Amongst all the brothers in his family, George was not the eldest, as his brother Thomas held that role. However, due to Thomas’ poor health and inability to hunt and trap as freely as his brothers, George was the one who led his younger siblings on the land. My father Marius highly respected his older brother. In fact, all the brothers looked up to George for his leadership in a number of ways.

George knew the land around Attawapiskat and adjacent rivers and lakes. He also had a mindful and spiritual character with a strong faith in the Catholic Church. Even with all the turmoil that the church may have caused his family through the residential school system, he remained a devout Catholic. Dad often told us that it was George who led them on Sunday prayers when they spent time together on the land. Even though they may have been miles away from a church, they always found time to maintain their faith in something greater than themselves.

As young children, we learned early on to respect our Elder and uncle George. He was a strong and proud character. In many ways, he was like the rest of his brothers. He enjoyed laughing at silly things people said or did. He was quick to point out and remember a fun story about himself and his brothers or times he spent on the land with his own family.

I was never as happy to see Uncle George as when his younger brother David came to visit us every summer when I was a boy. David lived a separate life in Moosonee but he visited us every summer when our Mooshoom, grandfather James Kataquapit, was still with us. Mooshoom lived with my family for a few years and during David’s annual visits, my dad Marius, their brothers Thomas, Alex, Leo and Gabriel and their sister Celine came together for a game of cards in our home. Dad always set up the game table in the centre of the living room, with all the brothers seated at what seemed like to me a grand gathering of great Elders.

They had great fun and there was plenty of joking, laughing and teasing, especially towards their father and matriarch, who was happy and content to see family around him. For the younger children, it was a windfall as we crawled around under the table and between the chairs to ask our uncles and our grandfather for a dollar or two.

George and his wife Cecilia bore a family of strong individuals who have become essential to the fabric of our community. I worked with his sons George Jr. and Ernie and daughter Florence at the Northern Store during a difficult period of my life when we had lost my older brother Philip. They were comforting forces in my young life that helped me through a dark time.
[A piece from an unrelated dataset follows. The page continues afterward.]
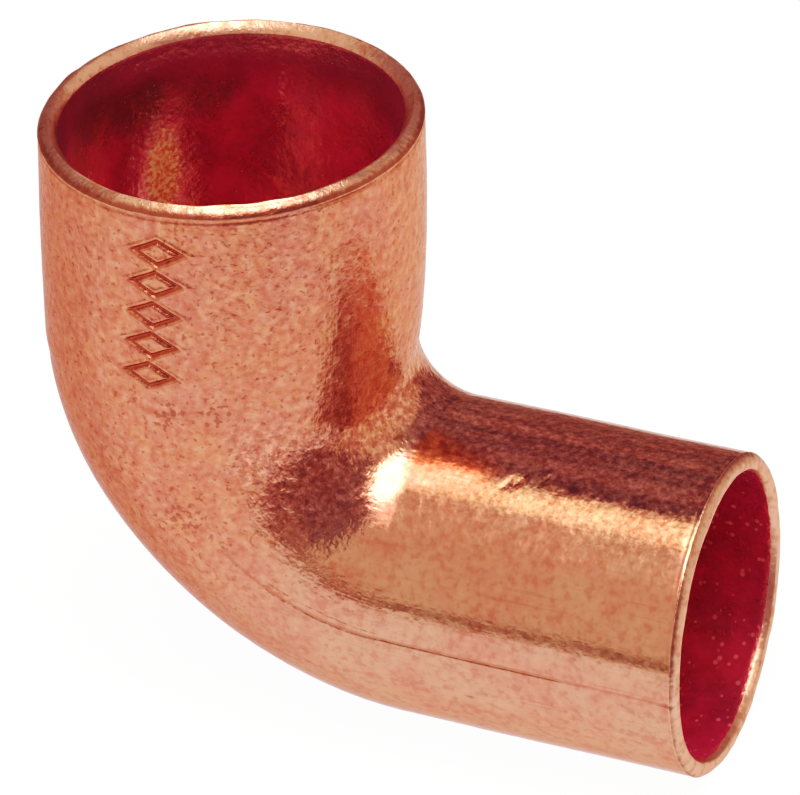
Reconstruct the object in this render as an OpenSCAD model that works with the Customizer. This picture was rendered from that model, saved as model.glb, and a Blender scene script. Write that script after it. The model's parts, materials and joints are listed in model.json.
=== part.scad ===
// Street elbow: a one-piece 90 degree bend for soldered copper tube.
// The cup takes the end of a tube. The plain spigot has the tube's own diameter
// and goes into the cup of another fitting.
// Origin: centre of the tube stop at the bottom of the cup. The cup opens along +Z
// and the spigot points along +X.

/* [Spigot] */
// Outside diameter of the spigot, which is the tube's diameter
spigot_od = 15.88; // [13:0.01:17]
// Wall thickness of the spigot and of the bend below the taper
spigot_wall = 0.9; // [0.6:0.05:1.5]
// Length of the straight spigot, from the bend to its end
spigot_length = 15; // [10:0.5:40]

/* [Cup] */
// Outside diameter of the cup
cup_od = 18.5; // [18:0.1:22]
// Bore of the cup: the tube's diameter and a capillary gap for the solder
cup_bore = 15.95; // [15.5:0.01:17.2]
// Depth of the cup, from its mouth to the tube stop
cup_depth = 12.7; // [6:0.1:30]
// How far the tube stop steps in from the cup bore
stop_step = 0.35; // [0.15:0.05:0.6]
// Height of the straight land below the tube stop
stop_land = 0.55; // [0.3:0.05:3]

/* [Bend] */
// Radius of the throat, on the inside of the bend
throat_radius = 1.15; // [0.8:0.05:12]
// Share of the bend that the cup takes to taper down to the spigot
taper_share = 0.6; // [0.3:0.05:1]

/* [Ends] */
// Chamfer on the outside edge of both ends
outer_chamfer = 0.35; // [0.1:0.05:0.4]
// Chamfer on the inside edge of both ends, left by deburring
inner_chamfer = 0.25; // [0.05:0.05:0.3]

/* [Hidden] */

copper = [0.84, 0.55, 0.41];
$fn = 120;
bend_steps = 24;
bend_sides = 60;
bend_angle = 90;
// The bend's skins sit this far inside the metal of the two tubes, so that they meet the
// tubes' ends in a narrow ring all round.
seam_ring = 0.02;

spigot_r = spigot_od / 2;
spigot_bore_r = spigot_r - spigot_wall;
cup_r = cup_od / 2;
cup_bore_r = cup_bore / 2;
land_r = cup_bore_r - stop_step;

// The bend turns about this line, which runs along Y inside the throat's arc.
pivot = [cup_r + throat_radius, 0, -stop_land];
spigot_drop = stop_land + throat_radius + spigot_r;

// 1 at the cup, easing to 0 where the taper ends.
function eased(u) = pow(1 - pow(u, 1.5), 2.5);
function taper(angle) = eased(min(1, angle / (bend_angle * taper_share)));
function outer_r(angle) = spigot_r + (cup_r - spigot_r) * taper(angle);
function inner_r(angle) = spigot_bore_r + (land_r - spigot_bore_r) * taper(angle);
// Corner radius of a ring of the inner skin, whose flats clear a circle of that radius.
function around(radius) = radius / cos(180 / bend_sides);

// Direction from the pivot out to the heel of the bend.
function to_heel(angle) = [-cos(angle), 0, -sin(angle)];

// One ring of points round the tube, half a step off the heel so that none lies on a
// seam. Its throat side stays on the throat's arc, and the heel sweeps in from the cup.
function ring(angle, radius) =
    let (out = to_heel(angle), centre = pivot + out * (throat_radius + outer_r(angle)))
    [for (k = [0:bend_sides - 1])
        let (a = 360 * (k + 0.5) / bend_sides)
        centre + radius * (cos(a) * out + [0, sin(a), 0])];

// Straight tube along +Z. The profile runs up the outside and back down the bore.
module tube(outer, bore, foot, length) {
    rotate_extrude()
        polygon(concat(
            [[outer, foot],
             [outer, length - outer_chamfer],
             [outer - outer_chamfer, length],
             [bore + inner_chamfer, length],
             [bore, length - inner_chamfer]],
            foot < 0
                ? [[bore, 0], [land_r, 0], [land_r, foot]]
                : [[bore, foot]]));
}

// Cup, with the tube stop and the straight land under it.
module cup() {
    tube(cup_r, cup_bore_r, -stop_land, cup_depth);
}

// Straight spigot.
module spigot() {
    translate([pivot[0], 0, -spigot_drop])
        rotate([0, 90, 0])
            tube(spigot_r, spigot_bore_r, 0, spigot_length);
}

// Shell of the bend: rings along the outer skin from cup to spigot, then back along the
// inner skin, joined in a closed loop.
module bend() {
    turns = [for (i = [0:bend_steps]) bend_angle * i / bend_steps];
    rings = concat(
        [for (i = [0:bend_steps]) ring(turns[i], outer_r(turns[i]) - seam_ring)],
        [for (i = [bend_steps:-1:0]) ring(turns[i], around(inner_r(turns[i]) + seam_ring))]);
    count = len(rings);
    polyhedron(
        points = [for (r = rings) each r],
        faces = [for (i = [0:count - 1], k = [0:bend_sides - 1])
            let (a = i * bend_sides, b = (i + 1) % count * bend_sides, next = (k + 1) % bend_sides)
            [a + k, b + k, b + next, a + next]]);
}

// The whole elbow is one seamless piece of tube.
module elbow_body() {
    color(copper)
        union() {
            cup();
            bend();
            spigot();
        }
}

elbow_body();
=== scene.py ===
import json
import math

import bpy
import numpy as np
from mathutils import Matrix, Vector


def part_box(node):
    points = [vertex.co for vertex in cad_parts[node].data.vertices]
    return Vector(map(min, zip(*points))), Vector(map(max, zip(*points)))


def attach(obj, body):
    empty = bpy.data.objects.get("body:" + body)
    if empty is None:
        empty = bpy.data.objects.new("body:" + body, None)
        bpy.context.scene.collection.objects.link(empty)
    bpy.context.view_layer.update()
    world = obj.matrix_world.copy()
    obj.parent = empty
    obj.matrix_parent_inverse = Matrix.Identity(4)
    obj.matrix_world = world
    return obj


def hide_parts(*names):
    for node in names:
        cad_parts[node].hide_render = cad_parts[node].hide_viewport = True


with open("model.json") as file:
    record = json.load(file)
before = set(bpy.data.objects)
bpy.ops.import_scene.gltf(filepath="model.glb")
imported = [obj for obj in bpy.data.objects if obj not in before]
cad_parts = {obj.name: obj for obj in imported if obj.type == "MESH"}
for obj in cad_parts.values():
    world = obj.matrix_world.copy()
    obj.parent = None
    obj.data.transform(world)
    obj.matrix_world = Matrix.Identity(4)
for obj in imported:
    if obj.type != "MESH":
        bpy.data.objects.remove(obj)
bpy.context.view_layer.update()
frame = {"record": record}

# A copper street elbow. One fine mesh stands for the CAD node, with the marks of a real,
# hand-worked piece in its shape: uneven deburred rims, a drawn-in shoulder and neck, stamped
# marks, scratches and nicks. Lengths are millimetres until the mesh is written in metres.
#
# "along" is the distance from the mouth down the middle of the tube. An angle round the tube is
# in degrees: 0 is the heel of the bend, 180 its throat and 270 the side towards -Y.
MM = 0.001

# ---------------------------------------------------------------- sizes, from the frame
MOUNTS = {mount["name"]: mount for mount in frame["record"]["mounts"]}
CUP_MOUNT = MOUNTS["cup_socket"]
SPIGOT_MOUNT = MOUNTS["spigot_end"]
LOW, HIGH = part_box("elbow_body")
CUP_R = HIGH.y / MM
MOUTH_Z = HIGH.z / MM
SPIGOT_END = HIGH.x / MM
CUP_BORE_R = CUP_MOUNT["dims"]["r_mm"]
SPIGOT_R = SPIGOT_MOUNT["dims"]["r_mm"]
AXIS_Z = SPIGOT_MOUNT["pos_m"][2] / MM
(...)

I saw Uncle George during that funeral and his words still echo in my memory. He said life was fleeting, that we never know what may become of us, but it was our family that we live for and it was our faith in each other and in a higher power that keeps us together. He honoured my mother for having led a spiritual life, for being a good wife for his brother and for having raised a good family.

Now here I am on this page of words to do the same for him. Chi-Meegwetch Nookoomis (Thank you, my uncle).